Quote every line of the material beneath this one.
**********
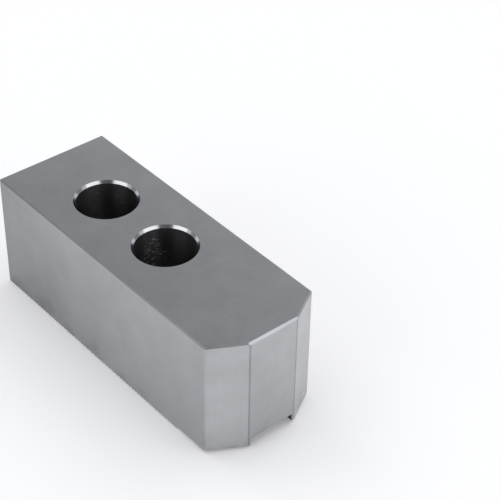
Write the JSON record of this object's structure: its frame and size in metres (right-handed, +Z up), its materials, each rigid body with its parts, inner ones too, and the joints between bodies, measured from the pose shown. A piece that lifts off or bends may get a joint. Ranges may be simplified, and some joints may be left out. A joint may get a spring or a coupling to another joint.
{
  "type": "machinable soft jaw",
  "caption": "Long steel top jaw for a lathe chuck, with a faceted nose, counterbored bolt holes and a base with serrated rails beside a tenon slot.",
  "frame": {"origin": "bottom centre: on the tips of the serrations, half way along and half way across the jaw", "axes": "+X from the back face towards the faceted nose, Y across the jaw, +Z up from the serrated base to the face with the counterbores"},
  "size_m": [0.11, 0.04, 0.041],
  "materials": {
    "machined_steel": "ground outside faces, milled slot and rails, drilled bores"
  },
  "bodies": {
    "root": {"soft_jaw": "machined_steel"}
  },
  "joints": []
}
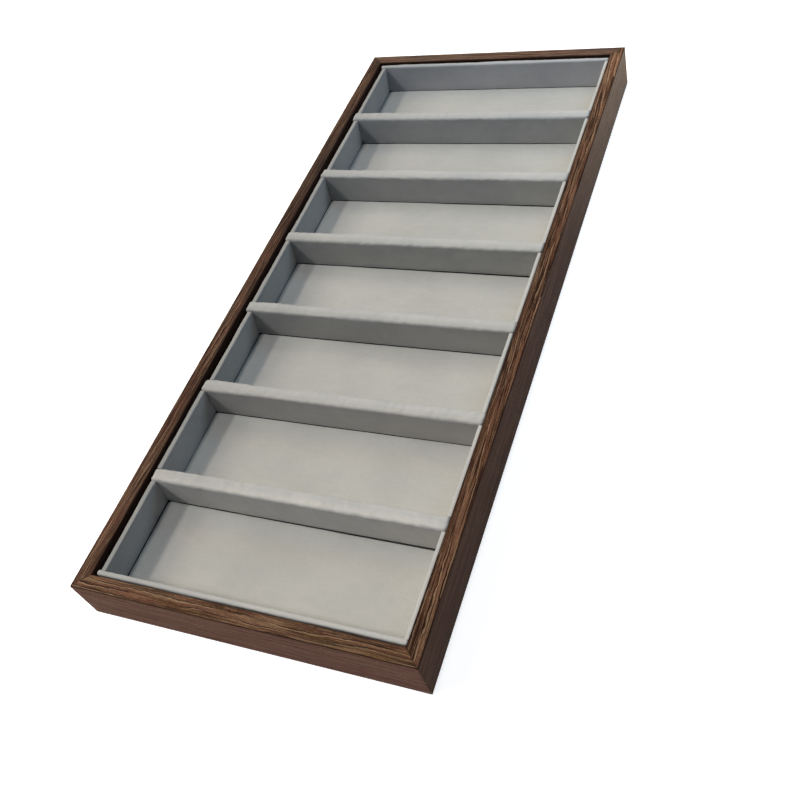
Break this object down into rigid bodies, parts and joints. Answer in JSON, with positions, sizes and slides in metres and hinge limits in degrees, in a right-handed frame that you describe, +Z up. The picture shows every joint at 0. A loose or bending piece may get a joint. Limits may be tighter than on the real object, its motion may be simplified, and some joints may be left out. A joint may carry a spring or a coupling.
{
  "type": "glasses storage tray",
  "caption": "Open wood tray with mitred rails that holds a loose velvet-covered liner, split by padded dividers into a row of pockets for folded glasses.",
  "frame": {"origin": "the middle of the frame's underside, on the surface that the tray rests on", "axes": "+X right across the tray, +Y away along its long side, +Z up"},
  "size_m": [0.2, 0.48, 0.03],
  "materials": {
    "rail_wood": "dark brown open-grained wood, satin, with near-black streaks and tan lines along each rail",
    "spline_wood": "raw pale plywood",
    "base_board": "raw fibreboard",
    "felt": "thin dark felt",
    "liner_board": "dark grey board",
    "core_board": "raw fibreboard",
    "velvet": "warm light grey velvet, short pile",
    "floor_velvet": "warm light grey velvet on card"
  },
  "bodies": {
    "frame": {"rail_near": "rail_wood", "rail_right": "rail_wood", "rail_far": "rail_wood", "rail_left": "rail_wood", "mitre_spline_near_left": "spline_wood", "mitre_spline_near_right": "spline_wood", "mitre_spline_far_left": "spline_wood", "mitre_spline_far_right": "spline_wood", "base_panel": "base_board", "underside_felt": "felt"},
    "liner": {"liner_board": "liner_board", "end_wall_core_near": "core_board", "end_wall_cover_near": "velvet", "end_wall_core_far": "core_board", "end_wall_cover_far": "velvet", "divider_core_1": "core_board", "divider_cover_1": "velvet", "divider_core_2": "core_board", "divider_cover_2": "velvet", "divider_core_3": "core_board", "divider_cover_3": "velvet", "divider_core_4": "core_board", "divider_cover_4": "velvet", "divider_core_5": "core_board", "divider_cover_5": "velvet", "divider_core_6": "core_board", "divider_cover_6": "velvet", "floor_pad_1": "floor_velvet", "side_strip_left_1": "velvet", "side_strip_right_1": "velvet", "floor_pad_2": "floor_velvet", "side_strip_left_2": "velvet", "side_strip_right_2": "velvet", "floor_pad_3": "floor_velvet", "side_strip_left_3": "velvet", "side_strip_right_3": "velvet", "floor_pad_4": "floor_velvet", "side_strip_left_4": "velvet", "side_strip_right_4": "velvet", "floor_pad_5": "floor_velvet", "side_strip_left_5": "velvet", "side_strip_right_5": "velvet", "floor_pad_6": "floor_velvet", "side_strip_left_6": "velvet", "side_strip_right_6": "velvet", "floor_pad_7": "floor_velvet", "side_strip_left_7": "velvet", "side_strip_right_7": "velvet"}
  },
  "joints": [
    {"name": "liner_lift", "type": "slide", "parent": "frame", "child": "liner", "axis": [0, 0, 1], "range_m": [0, 0.045]}
  ]
}
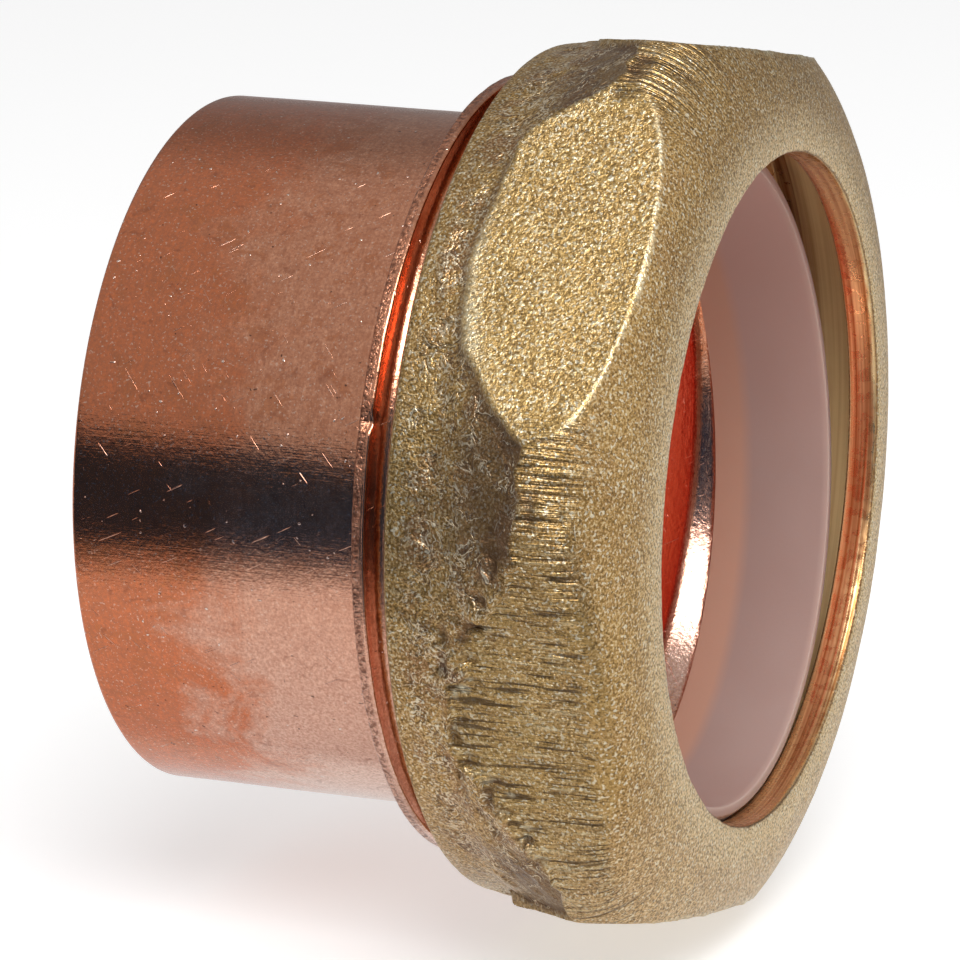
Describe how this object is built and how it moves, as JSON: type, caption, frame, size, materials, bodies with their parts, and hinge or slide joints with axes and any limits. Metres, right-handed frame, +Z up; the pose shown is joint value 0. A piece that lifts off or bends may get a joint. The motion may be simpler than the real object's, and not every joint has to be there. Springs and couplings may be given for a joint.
{
  "type": "slip-joint pipe adapter",
  "caption": "Copper drain adapter: a plain end that solders into a hub, and a threaded mouth with a hexagonal brass slip nut that squeezes a bevelled plastic washer onto a tube.",
  "frame": {"origin": "centre of the plain end's face, on the fitting's axis", "axes": "+X along the fitting's axis, from the plain end to the slip nut's opening; +Z up; the nut's hexagon is turned so that two flats show to the -Y side"},
  "size_m": [0.0357, 0.056, 0.0548],
  "materials": {
    "copper": "bright wrot copper, lightly tarnished and scratched",
    "forged_brass": "matt forged skin, machined and brushed at the opening",
    "washer_plastic": "translucent off-white polyethylene"
  },
  "bodies": {
    "body": {"copper_body": "copper"},
    "washer": {"sealing_washer": "washer_plastic"},
    "nut": {"slip_nut": "forged_brass"}
  },
  "joints": [
    {"name": "washer_slide", "type": "slide", "parent": "body", "child": "washer", "axis": [1, 0, 0], "range_m": [0, 0.0067]},
    {"name": "nut_turn", "type": "hinge", "parent": "washer", "child": "nut", "pos_m": [0.0285, 0, 0], "axis": [1, 0, 0], "range_deg": [0, 1080]}
  ],
  "couplings": [
    {"joint": "washer_slide", "follows": "nut_turn", "m_per_rad": 0.00035152}
  ]
}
**********
* **OUTPUT OF THE TASK**
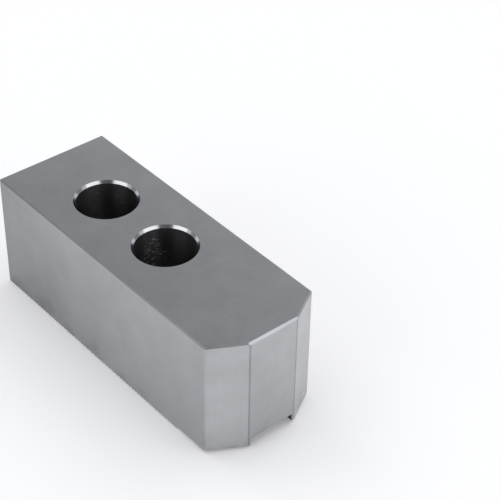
Write the JSON record of this object's structure: its frame and size in metres (right-handed, +Z up), its materials, each rigid body with its parts, inner ones too, and the joints between bodies, measured from the pose shown. A piece that lifts off or bends may get a joint. Ranges may be simplified, and some joints may be left out. A joint may get a spring or a coupling to another joint.
{
  "type": "machinable soft jaw",
  "caption": "Long steel top jaw for a lathe chuck, with a faceted nose, counterbored bolt holes and a base with serrated rails beside a tenon slot.",
  "frame": {"origin": "bottom centre: on the tips of the serrations, half way along and half way across the jaw", "axes": "+X from the back face towards the faceted nose, Y across the jaw, +Z up from the serrated base to the face with the counterbores"},
  "size_m": [0.11, 0.04, 0.041],
  "materials": {
    "machined_steel": "ground outside faces, milled slot and rails, drilled bores"
  },
  "bodies": {
    "root": {"soft_jaw": "machined_steel"}
  },
  "joints": []
}
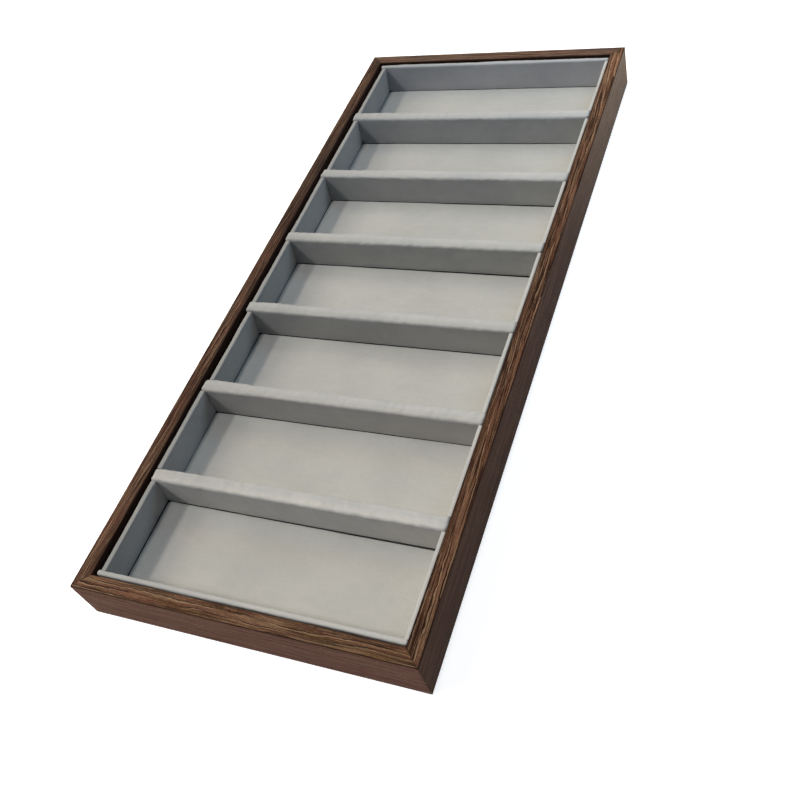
Break this object down into rigid bodies, parts and joints. Answer in JSON, with positions, sizes and slides in metres and hinge limits in degrees, in a right-handed frame that you describe, +Z up. The picture shows every joint at 0. A loose or bending piece may get a joint. Limits may be tighter than on the real object, its motion may be simplified, and some joints may be left out. A joint may carry a spring or a coupling.
{
  "type": "glasses storage tray",
  "caption": "Open wood tray with mitred rails that holds a loose velvet-covered liner, split by padded dividers into a row of pockets for folded glasses.",
  "frame": {"origin": "the middle of the frame's underside, on the surface that the tray rests on", "axes": "+X right across the tray, +Y away along its long side, +Z up"},
  "size_m": [0.2, 0.48, 0.03],
  "materials": {
    "rail_wood": "dark brown open-grained wood, satin, with near-black streaks and tan lines along each rail",
    "spline_wood": "raw pale plywood",
    "base_board": "raw fibreboard",
    "felt": "thin dark felt",
    "liner_board": "dark grey board",
    "core_board": "raw fibreboard",
    "velvet": "warm light grey velvet, short pile",
    "floor_velvet": "warm light grey velvet on card"
  },
  "bodies": {
    "frame": {"rail_near": "rail_wood", "rail_right": "rail_wood", "rail_far": "rail_wood", "rail_left": "rail_wood", "mitre_spline_near_left": "spline_wood", "mitre_spline_near_right": "spline_wood", "mitre_spline_far_left": "spline_wood", "mitre_spline_far_right": "spline_wood", "base_panel": "base_board", "underside_felt": "felt"},
    "liner": {"liner_board": "liner_board", "end_wall_core_near": "core_board", "end_wall_cover_near": "velvet", "end_wall_core_far": "core_board", "end_wall_cover_far": "velvet", "divider_core_1": "core_board", "divider_cover_1": "velvet", "divider_core_2": "core_board", "divider_cover_2": "velvet", "divider_core_3": "core_board", "divider_cover_3": "velvet", "divider_core_4": "core_board", "divider_cover_4": "velvet", "divider_core_5": "core_board", "divider_cover_5": "velvet", "divider_core_6": "core_board", "divider_cover_6": "velvet", "floor_pad_1": "floor_velvet", "side_strip_left_1": "velvet", "side_strip_right_1": "velvet", "floor_pad_2": "floor_velvet", "side_strip_left_2": "velvet", "side_strip_right_2": "velvet", "floor_pad_3": "floor_velvet", "side_strip_left_3": "velvet", "side_strip_right_3": "velvet", "floor_pad_4": "floor_velvet", "side_strip_left_4": "velvet", "side_strip_right_4": "velvet", "floor_pad_5": "floor_velvet", "side_strip_left_5": "velvet", "side_strip_right_5": "velvet", "floor_pad_6": "floor_velvet", "side_strip_left_6": "velvet", "side_strip_right_6": "velvet", "floor_pad_7": "floor_velvet", "side_strip_left_7": "velvet", "side_strip_right_7": "velvet"}
  },
  "joints": [
    {"name": "liner_lift", "type": "slide", "parent": "frame", "child": "liner", "axis": [0, 0, 1], "range_m": [0, 0.045]}
  ]
}
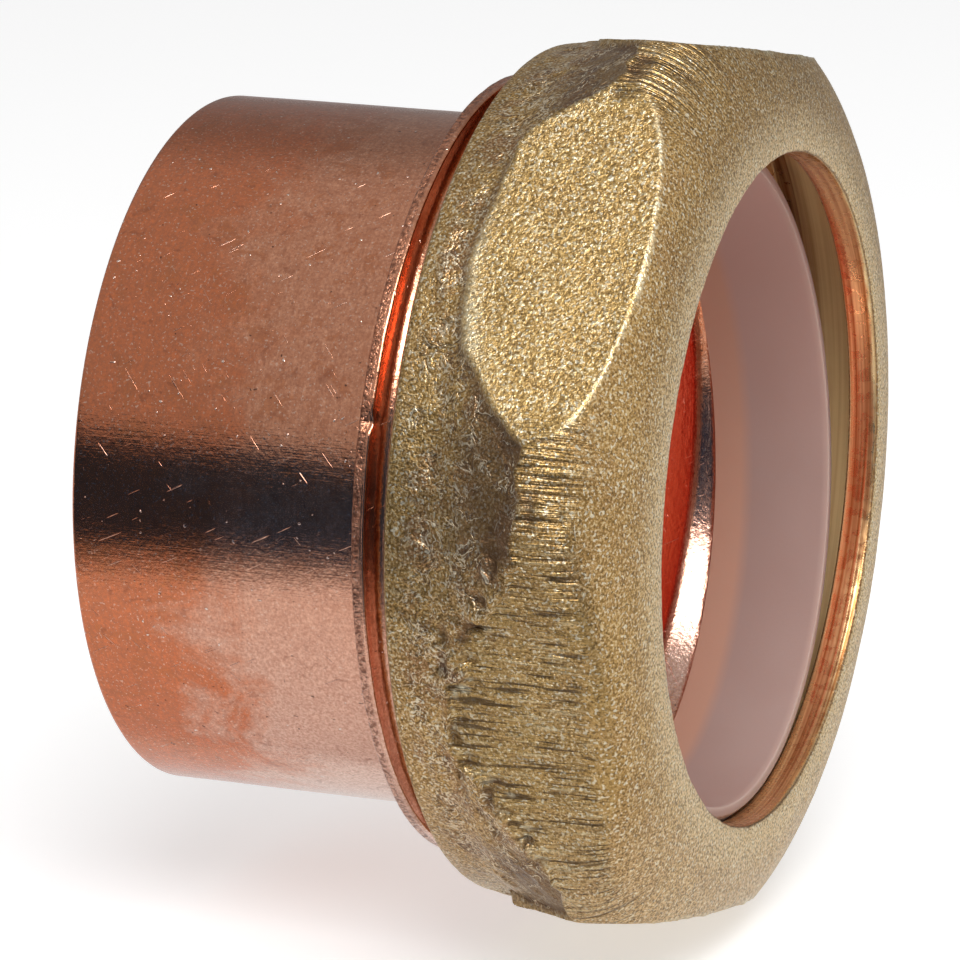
Describe how this object is built and how it moves, as JSON: type, caption, frame, size, materials, bodies with their parts, and hinge or slide joints with axes and any limits. Metres, right-handed frame, +Z up; the pose shown is joint value 0. A piece that lifts off or bends may get a joint. The motion may be simpler than the real object's, and not every joint has to be there. Springs and couplings may be given for a joint.
{
  "type": "slip-joint pipe adapter",
  "caption": "Copper drain adapter: a plain end that solders into a hub, and a threaded mouth with a hexagonal brass slip nut that squeezes a bevelled plastic washer onto a tube.",
  "frame": {"origin": "centre of the plain end's face, on the fitting's axis", "axes": "+X along the fitting's axis, from the plain end to the slip nut's opening; +Z up; the nut's hexagon is turned so that two flats show to the -Y side"},
  "size_m": [0.0357, 0.056, 0.0548],
  "materials": {
    "copper": "bright wrot copper, lightly tarnished and scratched",
    "forged_brass": "matt forged skin, machined and brushed at the opening",
    "washer_plastic": "translucent off-white polyethylene"
  },
  "bodies": {
    "body": {"copper_body": "copper"},
    "washer": {"sealing_washer": "washer_plastic"},
    "nut": {"slip_nut": "forged_brass"}
  },
  "joints": [
    {"name": "washer_slide", "type": "slide", "parent": "body", "child": "washer", "axis": [1, 0, 0], "range_m": [0, 0.0067]},
    {"name": "nut_turn", "type": "hinge", "parent": "washer", "child": "nut", "pos_m": [0.0285, 0, 0], "axis": [1, 0, 0], "range_deg": [0, 1080]}
  ],
  "couplings": [
    {"joint": "washer_slide", "follows": "nut_turn", "m_per_rad": 0.00035152}
  ]
}